Per quanto riguarda l’Ungheria, quelli sono decenni in cui le avanguardie si incalzano le une con le altre e spesso i loro artefici percorreranno, dopo la fine della Repubblica dei Consigli, il medesimo tragitto di Moholy-Nagy – Budapest Vienna Berlino – dopo essere magari passati per Parigi. La mostra costruisce quindi un dialogo a più voci in cui contemporaneamente si dipana l’intera creatività di Moholy-Nagy.

LE INCANTEVOLI CARTOLINE postali spedite alla famiglia tra il 1915 e il ’18, così apprezzate che abbandonò l’idea di diventare uno scrittore come l’amato Dostoevskij e affrontare definitivamente le arti visive, si possono guardare insieme alle opere di Sándor Bortnyik, una carriera cominciata come futurista, passato anche lui per il Bauhaus e poi diventato uno dei pionieri della grafica pubblicitaria. I primi dipinti tra il fauvismo e l’espressionismo, come lo splendido I colli di Buda, con le opere di Ede Bohacsek, uno dei fondatori, insieme a Moholy-Nagy, del movimento e della rivista MA, morto giovanissimo. E si prosegue in un costante confronto con Berény, Kassák, Béla Uitz da cui emerge sì l’essere immerso dell’artista nella cultura internazionale dell’Ungheria di quei primi due decenni del Novecento e ma anche, e nettamente, la strada personalissima da lui percorsa. Dove la figurazione si costruisce sempre di più dentro una geometrizzazione dell’universo che arriva a frammentarlo e poi, con la scelta della fotografia, del collage fotografico e dei fotogrammi, a ricomporlo dove l’oggetto e la figura umana si ricostruiscono come astrazione di pura luce.

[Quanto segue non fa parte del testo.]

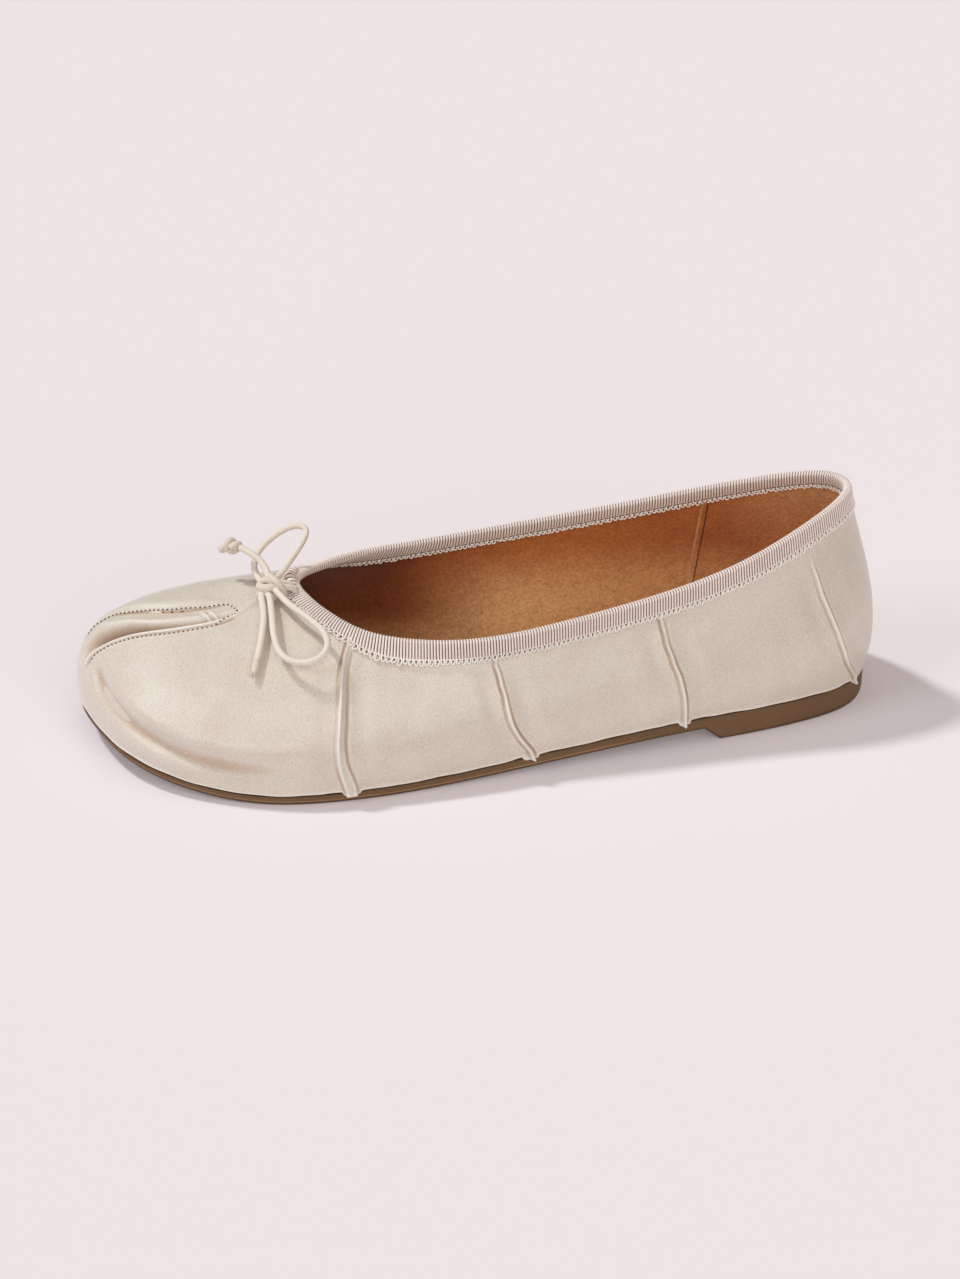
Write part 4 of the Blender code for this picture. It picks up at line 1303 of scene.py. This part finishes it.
def satin_shades(u, v):
    """How creased and how ridged the satin is at each point, from 0 to 1."""
    across, up = spans(u, v)
    height = relief(u, v)
    hollow = np.zeros_like(height)
    for du, dv in ((SHADE_REACH / across, 0.0), (0.0, SHADE_REACH / up)):
        hollow = hollow + 0.5 * (relief(u + du, v + dv) + relief(u - du, v - dv) - 2.0 * height)
    start, run, most = CREASE_HOLLOW
    crease = np.clip((hollow - start) / run, 0.0, most)
    crease = crease + np.clip((-height - CREASE_DEPTH[0]) / CREASE_DEPTH[1], 0.0, 1.0)
    ridge = np.clip((-hollow - RIDGE_RISE[0]) / RIDGE_RISE[1], 0.0, 1.0) + bells(v * up, PALE_EDGE)
    return np.clip(crease, 0.0, 1.0), np.clip(ridge, 0.0, 1.0)


def make_satin(material):
    """The satin outside of the upper, as a thin closed shell with every fold and pleat in it."""
    base = spaced(SATIN_COLUMNS, satin_columns)
    rows_v = spaced(SATIN_ROWS, satin_rows, closed=False)
    hidden_v = np.linspace(1.0, 0.0, HIDDEN_ROWS)
    columns = np.stack([lean(base, v) for v in rows_v])
    outside = satin_face(columns, rows_v[:, None])
    hidden_u = np.stack([lean(base, v) for v in hidden_v])
    inside = layer_face(hidden_u, hidden_v[:, None], SATIN_THICKNESS)
    plan = foot_outline(columns[0], SATIN_TUCK)
    inside[-1] = np.stack([plan[:, 0], plan[:, 1], sole_top(plan[:, 1]) + 0.5 * GAP], axis=-1)
    points = np.concatenate([outside, inside])
    faces = grid_faces(len(points), len(base), close_rows=True)
    across = np.append(base, 1.0) * SKIN_LENGTH
    up = np.concatenate([rows_v, hidden_v, rows_v[:1]]) * SKIN_HEIGHT
    hidden = np.zeros((HIDDEN_ROWS, len(base)))
    crease, ridge = satin_shades(columns, rows_v[:, None] + np.zeros_like(columns))
    values = {"crease": np.concatenate([crease, hidden]), "ridge": np.concatenate([ridge, hidden])}
    uv = grid_uv(across, up)
    return add_piece("upper_satin", points, faces, material, ["upper"], uv=uv, values=values)


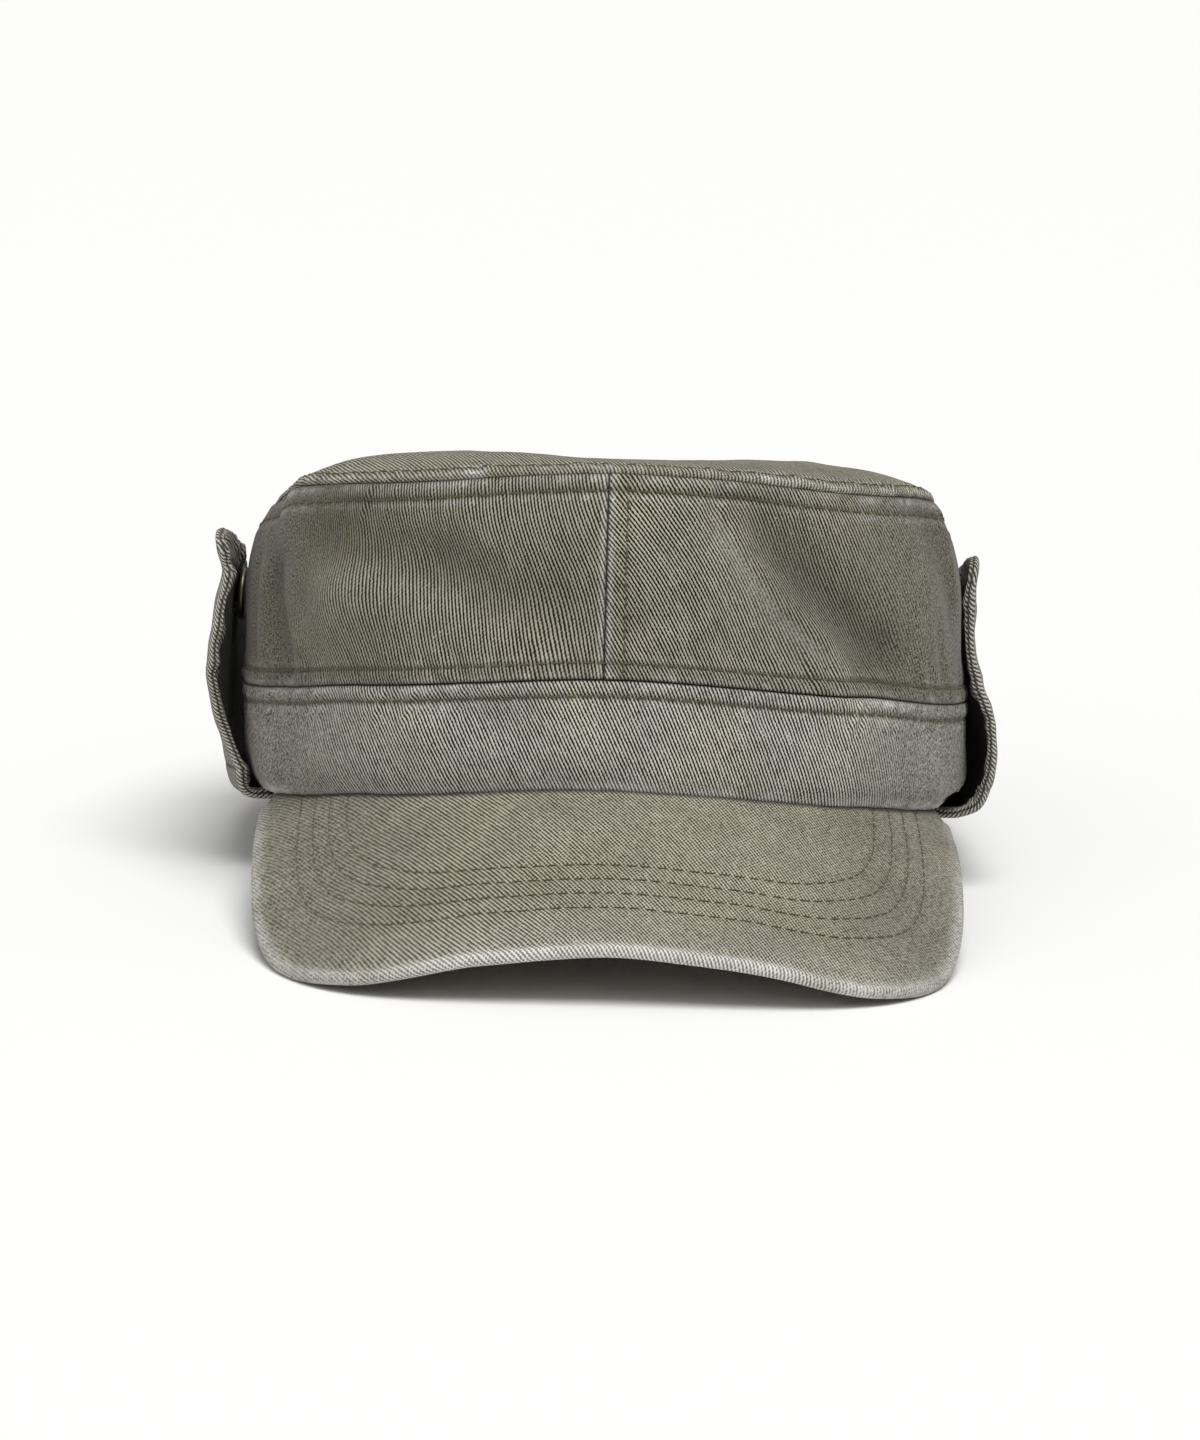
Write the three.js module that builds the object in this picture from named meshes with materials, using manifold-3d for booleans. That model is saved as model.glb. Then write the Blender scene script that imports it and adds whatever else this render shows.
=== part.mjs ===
// An earflap cap in washed cotton twill, standing on its peak and the back of its rim.
// Millimetres, +Z up, the front of the cap towards -Y; left and right are as seen from the front.
// The origin is on the surface the cap stands on, under the middle of the whole cap.
import * as THREE from 'three';
import { mergeVertices } from 'three/addons/utils/BufferGeometryUtils.js';
import Module from 'manifold-3d';

const wasm = await Module();
wasm.setup();

const degree = Math.PI / 180;

// Driving dimensions
const ringCentreY = 29.5;      // centre of the head opening, behind the origin
const lean = 7.5 * degree;     // the walls lean back by this much
const squareness = 2.3;        // 2 is an ellipse; more is a squarer plan
const wallThickness = 2;       // two layers of twill
const topThickness = 1.6;
const bandHeight = 25.6;
const seamGap = 0.3;           // between neighbouring pieces
const arcPerDegree = 1.62;     // mean length of a degree round the crown

// Round the cap. deg: from the front. rim: height of the hem. left, right: hem to top seam, up the wall.
const stations = [
  { deg: 0, rim: 34.2, left: 71.5, right: 71.5 },
  { deg: 35, rim: 28.3, left: 71, right: 71.4 },
  { deg: 52, rim: 23.2, left: 71.8, right: 72.6 },
  { deg: 66, rim: 19.6, left: 68.8, right: 69.6 },
  { deg: 90, rim: 14.6, left: 64.2, right: 64.6 },
  { deg: 130, rim: 4.6, left: 60.5, right: 60.5 },
  { deg: 155, rim: -0.5, left: 58.4, right: 58.4 },
  { deg: 180, rim: -0.5, left: 58, right: 58 },
];

// Up the wall. level: 0 hem, 1 band seam, 2 top seam. The others: reach from the ring's centre.
const profile = [
  { level: 0, half: 82.6, front: 97, back: 96.5 },
  { level: 0.2, half: 85.6, front: 98.6, back: 98.2 },
  { level: 0.5, half: 86.9, front: 99.4, back: 99.2 },
  { level: 1, half: 87.2, front: 99.8, back: 99.4 },
  { level: 1.5, half: 87.6, front: 100.2, back: 98.8 },
  { level: 1.85, half: 86.4, front: 98.9, back: 96.6 },
  { level: 2, half: 83.6, front: 96.8, back: 93.8 },
];

// Dents (depth below 0) and swells of the crown, each along a line up the wall.
const folds = [
  { name: 'right crease', fromDeg: 17, fromLevel: 1.85, toDeg: 38, toLevel: 1.2, width: 10, depth: -3.6 },
  { name: 'right ridge', fromDeg: 12, fromLevel: 1.75, toDeg: 31, toLevel: 1.15, width: 6, depth: 1.4 },
  { name: 'left drape', fromDeg: -40, fromLevel: 1.8, toDeg: -9, toLevel: 1.35, width: 10, depth: -2.2 },
  { name: 'left swell', fromDeg: -38, fromLevel: 1.35, toDeg: -16, toLevel: 1.2, width: 12, depth: 1.6 },
  { name: 'left upright', fromDeg: -54, fromLevel: 1.6, toDeg: -53, toLevel: 1.1, width: 5, depth: -1.5 },
  { name: 'right shoulder', fromDeg: 50, fromLevel: 1.9, toDeg: 60, toLevel: 1.5, width: 7, depth: -2 },
  { name: 'left snap', fromDeg: -93, fromLevel: 1.56, toDeg: -93, toLevel: 1.5, width: 15, depth: -3 },
  { name: 'right side', fromDeg: 78, fromLevel: 1.56, toDeg: 112, toLevel: 1.5, width: 19, depth: -3.2 },
  { name: 'right snap', fromDeg: 93, fromLevel: 1.56, toDeg: 93, toLevel: 1.5, width: 17, depth: -2.2 },
];
const frontDetail = 1.25;      // over 1, the crown's facets are finer towards the front

// Top panel: a soft dome over the top seam, dipped along its middle
const domeHeight = 10.6;
const domeFullness = 3.4;      // more is flatter in the middle and steeper at the seam
const dipDepth = 3;
const dipWidth = 26;
const dipFullness = 6;
// x, y: middle of the swell. width: how far it spreads. height: over the plain dome.
const topSwells = [
  { name: 'left shoulder', x: -60, y: 6, width: 20, height: 0.8 },
  { name: 'right shoulder', x: 66, y: 6, width: 16, height: 1.6 },
];

// Peak: a stiff board, curved down at its sides
const peakThickness = 3;
const peakEndDeg = 63;         // where its root leaves the hem, each side of the front
const peakHalf = 80.7;
const peakStart = 46;          // reach at which the side edges begin
const peakLength = 116;        // from there to the middle of the front edge
const peakSquareness = 4.3;
// turn: degrees round the peak's outline from the middle of its front edge. height: of its upper face.
const peakEdge = [
  { turn: 0, height: 13.5 },
  { turn: 14, height: 10.8 },
  { turn: 28, height: 4.2 },
  { turn: 38, height: 2.2 },
  { turn: 56, height: 11.2 },
  { turn: 75, height: 17.3 },
  { turn: 90, height: 17.9 },
];

// Earflaps: sewn under the hem, turned up and snapped to the crown
const flapThickness = 2.6;
const flapFrontDeg = 69;
const flapRearDeg = 122;
const footInset = 1.8;         // how far the sewn edge reaches in under the hem
const footLength = 2;
const bendTop = 6;             // height at which the turned-up fold is upright
const footShare = 0.07;        // share of the rows in the foot, and up to the end of the bend
const bendShare = 0.36;
// along: 0 front edge, 1 rear edge. left, right: height of the flap's top edge over the hem.
const flapOutline = [
  { along: 0, left: 58, right: 54 },
  { along: 0.03, left: 62.4, right: 59.4 },
  { along: 0.1, left: 64.4, right: 61.6 },
  { along: 0.4, left: 60, right: 59 },
  { along: 0.75, left: 52.5, right: 52.5 },
  { along: 0.93, left: 44, right: 44 },
  { along: 1, left: 34, right: 34 },
];
// Gap from the wall to the flap: at its front edge on each side, and where it lies close behind that.
const flapGap = [
  { up: 0, left: 1.4, right: 3.8, leftClose: 2.6, rightClose: 3.4 },
  { up: 10, left: 2.8, right: 6, leftClose: 3.2, rightClose: 3 },
  { up: 20, left: 6.6, right: 5.6, leftClose: 3.4, rightClose: 0.8 },
  { up: 30, left: 8.2, right: 2.6, leftClose: 3, rightClose: -0.8 },
  { up: 42, left: 7, right: 1, leftClose: 1.6, rightClose: -1.8 },
  { up: 52, left: 5.6, right: 0.8, leftClose: 0.8, rightClose: -1.8 },
  { up: 58, left: 7, right: 1.4, leftClose: 0.7, rightClose: -1.2 },
  { up: 66, left: 9.6, right: 2.2, leftClose: 0.7, rightClose: -0.4 },
];
const flareLength = 0.34;      // share of the flap over which the front edge's gap fades
const rearFlare = 2;
const rearFlareStart = 0.6;    // share of the flap from which its rear stands off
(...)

«Il fotogramma incarna l’assoluta particolarità del processo fotografico poiché consente la presa diretta dei processi luminosi indipendentemente dalla macchina fotografica. È l’arma più intrisa di spiritualità nella lotta per una nuova visione». In queste parole di Moholy-Nagy, che aprono in mostra la bellissima parte dedicata alla fotografia e ai suoi derivati, c’è chiaramente la meditazione intorno a Lo spirituale nell’arte di Kandinsky, a quel retrocedere dal dato di natura, a quel «principio della necessità interiore» che deve aprire al nuovo vedere, anzi al nuovo sentire, e che l’artista ungherese cerca e riesce a ricondurre dentro una linearità abbagliante in cui il bianco e il nero diventano l’auspicata «sinfonia pittorica» kandiskyana.